*What to work on:* The listing below is to be output in its exact form.

*Recorded data:*
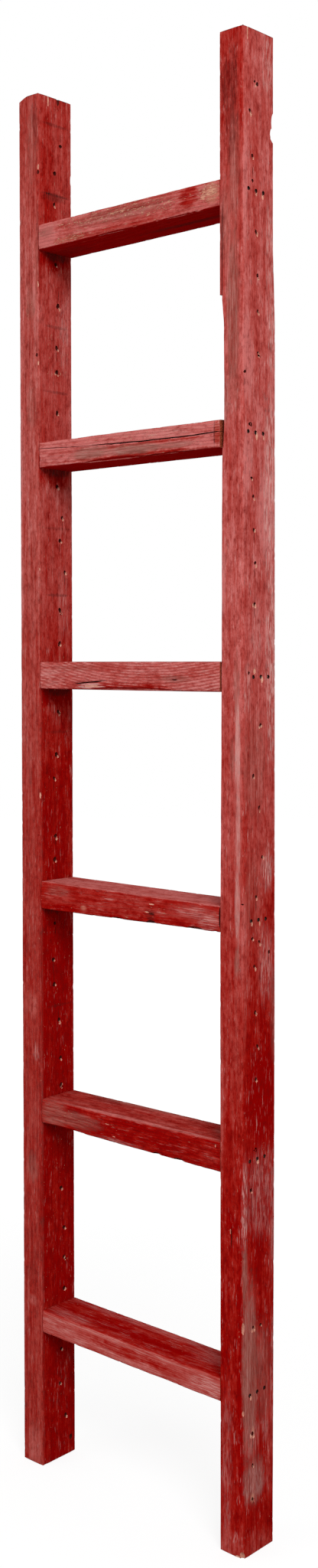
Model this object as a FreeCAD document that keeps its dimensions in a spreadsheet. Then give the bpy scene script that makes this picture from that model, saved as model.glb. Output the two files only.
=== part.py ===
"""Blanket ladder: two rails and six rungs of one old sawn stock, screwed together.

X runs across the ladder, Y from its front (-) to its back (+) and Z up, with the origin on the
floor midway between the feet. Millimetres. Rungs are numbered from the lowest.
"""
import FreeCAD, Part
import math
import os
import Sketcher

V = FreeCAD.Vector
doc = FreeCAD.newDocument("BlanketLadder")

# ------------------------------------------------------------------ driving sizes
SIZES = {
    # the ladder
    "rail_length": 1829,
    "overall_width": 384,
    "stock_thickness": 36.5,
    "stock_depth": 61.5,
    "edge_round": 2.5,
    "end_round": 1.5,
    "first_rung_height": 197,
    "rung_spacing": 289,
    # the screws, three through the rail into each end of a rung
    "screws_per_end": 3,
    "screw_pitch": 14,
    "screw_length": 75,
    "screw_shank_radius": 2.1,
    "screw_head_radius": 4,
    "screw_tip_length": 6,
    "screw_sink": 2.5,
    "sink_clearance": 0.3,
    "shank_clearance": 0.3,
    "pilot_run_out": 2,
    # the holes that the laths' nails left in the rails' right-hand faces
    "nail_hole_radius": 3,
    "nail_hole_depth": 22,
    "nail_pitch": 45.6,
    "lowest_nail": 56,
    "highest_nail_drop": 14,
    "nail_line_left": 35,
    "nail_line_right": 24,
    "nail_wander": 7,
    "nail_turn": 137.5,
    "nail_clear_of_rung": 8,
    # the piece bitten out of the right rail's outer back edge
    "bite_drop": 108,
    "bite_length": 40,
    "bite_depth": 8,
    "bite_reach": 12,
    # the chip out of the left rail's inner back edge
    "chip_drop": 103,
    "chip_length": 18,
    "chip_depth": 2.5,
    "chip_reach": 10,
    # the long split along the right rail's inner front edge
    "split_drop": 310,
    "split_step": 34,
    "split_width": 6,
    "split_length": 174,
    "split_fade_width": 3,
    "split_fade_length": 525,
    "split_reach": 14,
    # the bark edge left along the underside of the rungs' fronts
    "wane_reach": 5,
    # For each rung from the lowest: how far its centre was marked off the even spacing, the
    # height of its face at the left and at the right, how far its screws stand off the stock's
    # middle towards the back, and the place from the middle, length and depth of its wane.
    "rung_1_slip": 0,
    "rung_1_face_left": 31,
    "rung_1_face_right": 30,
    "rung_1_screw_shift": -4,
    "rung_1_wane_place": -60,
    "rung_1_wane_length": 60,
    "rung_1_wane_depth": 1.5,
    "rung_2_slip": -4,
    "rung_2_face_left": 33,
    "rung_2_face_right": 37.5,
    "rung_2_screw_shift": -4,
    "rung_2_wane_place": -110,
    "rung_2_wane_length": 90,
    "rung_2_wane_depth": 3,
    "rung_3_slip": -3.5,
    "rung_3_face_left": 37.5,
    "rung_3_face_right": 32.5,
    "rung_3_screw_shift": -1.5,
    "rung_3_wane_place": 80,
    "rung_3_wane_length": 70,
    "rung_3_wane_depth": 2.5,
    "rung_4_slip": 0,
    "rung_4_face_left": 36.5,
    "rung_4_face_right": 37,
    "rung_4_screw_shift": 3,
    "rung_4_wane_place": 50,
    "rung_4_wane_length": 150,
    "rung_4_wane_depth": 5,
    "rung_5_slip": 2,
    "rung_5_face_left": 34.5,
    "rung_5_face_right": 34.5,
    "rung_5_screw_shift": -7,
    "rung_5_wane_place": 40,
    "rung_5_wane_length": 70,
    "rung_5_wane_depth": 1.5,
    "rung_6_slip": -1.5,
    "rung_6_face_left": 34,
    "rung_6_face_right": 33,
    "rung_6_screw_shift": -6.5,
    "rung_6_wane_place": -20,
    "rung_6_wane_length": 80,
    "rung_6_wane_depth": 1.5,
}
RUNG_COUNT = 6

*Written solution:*
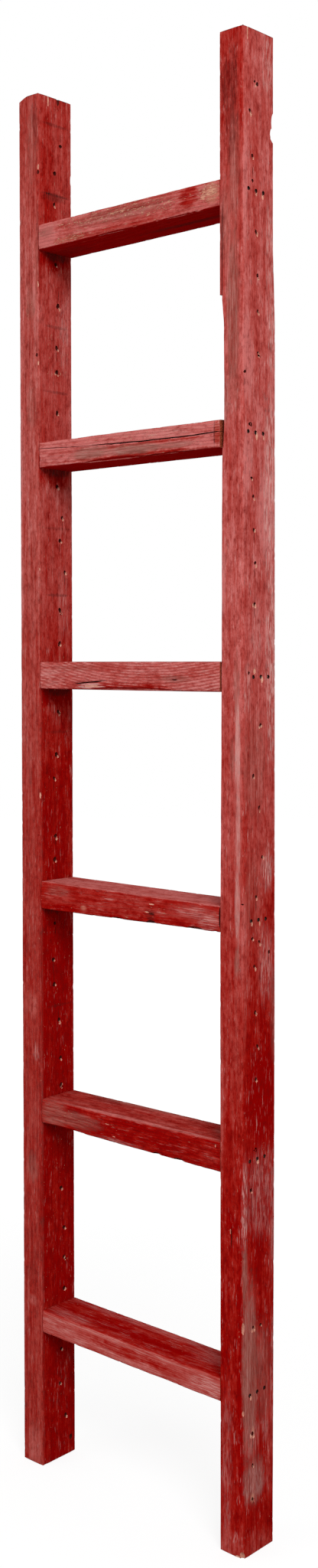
Model this object as a FreeCAD document that keeps its dimensions in a spreadsheet. Then give the bpy scene script that makes this picture from that model, saved as model.glb. Output the two files only.
=== part.py ===
"""Blanket ladder: two rails and six rungs of one old sawn stock, screwed together.

X runs across the ladder, Y from its front (-) to its back (+) and Z up, with the origin on the
floor midway between the feet. Millimetres. Rungs are numbered from the lowest.
"""
import FreeCAD, Part
import math
import os
import Sketcher

V = FreeCAD.Vector
doc = FreeCAD.newDocument("BlanketLadder")

# ------------------------------------------------------------------ driving sizes
SIZES = {
    # the ladder
    "rail_length": 1829,
    "overall_width": 384,
    "stock_thickness": 36.5,
    "stock_depth": 61.5,
    "edge_round": 2.5,
    "end_round": 1.5,
    "first_rung_height": 197,
    "rung_spacing": 289,
    # the screws, three through the rail into each end of a rung
    "screws_per_end": 3,
    "screw_pitch": 14,
    "screw_length": 75,
    "screw_shank_radius": 2.1,
    "screw_head_radius": 4,
    "screw_tip_length": 6,
    "screw_sink": 2.5,
    "sink_clearance": 0.3,
    "shank_clearance": 0.3,
    "pilot_run_out": 2,
    # the holes that the laths' nails left in the rails' right-hand faces
    "nail_hole_radius": 3,
    "nail_hole_depth": 22,
    "nail_pitch": 45.6,
    "lowest_nail": 56,
    "highest_nail_drop": 14,
    "nail_line_left": 35,
    "nail_line_right": 24,
    "nail_wander": 7,
    "nail_turn": 137.5,
    "nail_clear_of_rung": 8,
    # the piece bitten out of the right rail's outer back edge
    "bite_drop": 108,
    "bite_length": 40,
    "bite_depth": 8,
    "bite_reach": 12,
    # the chip out of the left rail's inner back edge
    "chip_drop": 103,
    "chip_length": 18,
    "chip_depth": 2.5,
    "chip_reach": 10,
    # the long split along the right rail's inner front edge
    "split_drop": 310,
    "split_step": 34,
    "split_width": 6,
    "split_length": 174,
    "split_fade_width": 3,
    "split_fade_length": 525,
    "split_reach": 14,
    # the bark edge left along the underside of the rungs' fronts
    "wane_reach": 5,
    # For each rung from the lowest: how far its centre was marked off the even spacing, the
    # height of its face at the left and at the right, how far its screws stand off the stock's
    # middle towards the back, and the place from the middle, length and depth of its wane.
    "rung_1_slip": 0,
    "rung_1_face_left": 31,
    "rung_1_face_right": 30,
    "rung_1_screw_shift": -4,
    "rung_1_wane_place": -60,
    "rung_1_wane_length": 60,
    "rung_1_wane_depth": 1.5,
    "rung_2_slip": -4,
    "rung_2_face_left": 33,
    "rung_2_face_right": 37.5,
    "rung_2_screw_shift": -4,
    "rung_2_wane_place": -110,
    "rung_2_wane_length": 90,
    "rung_2_wane_depth": 3,
    "rung_3_slip": -3.5,
    "rung_3_face_left": 37.5,
    "rung_3_face_right": 32.5,
    "rung_3_screw_shift": -1.5,
    "rung_3_wane_place": 80,
    "rung_3_wane_length": 70,
    "rung_3_wane_depth": 2.5,
    "rung_4_slip": 0,
    "rung_4_face_left": 36.5,
    "rung_4_face_right": 37,
    "rung_4_screw_shift": 3,
    "rung_4_wane_place": 50,
    "rung_4_wane_length": 150,
    "rung_4_wane_depth": 5,
    "rung_5_slip": 2,
    "rung_5_face_left": 34.5,
    "rung_5_face_right": 34.5,
    "rung_5_screw_shift": -7,
    "rung_5_wane_place": 40,
    "rung_5_wane_length": 70,
    "rung_5_wane_depth": 1.5,
    "rung_6_slip": -1.5,
    "rung_6_face_left": 34,
    "rung_6_face_right": 33,
    "rung_6_screw_shift": -6.5,
    "rung_6_wane_place": -20,
    "rung_6_wane_length": 80,
    "rung_6_wane_depth": 1.5,
}
RUNG_COUNT = 6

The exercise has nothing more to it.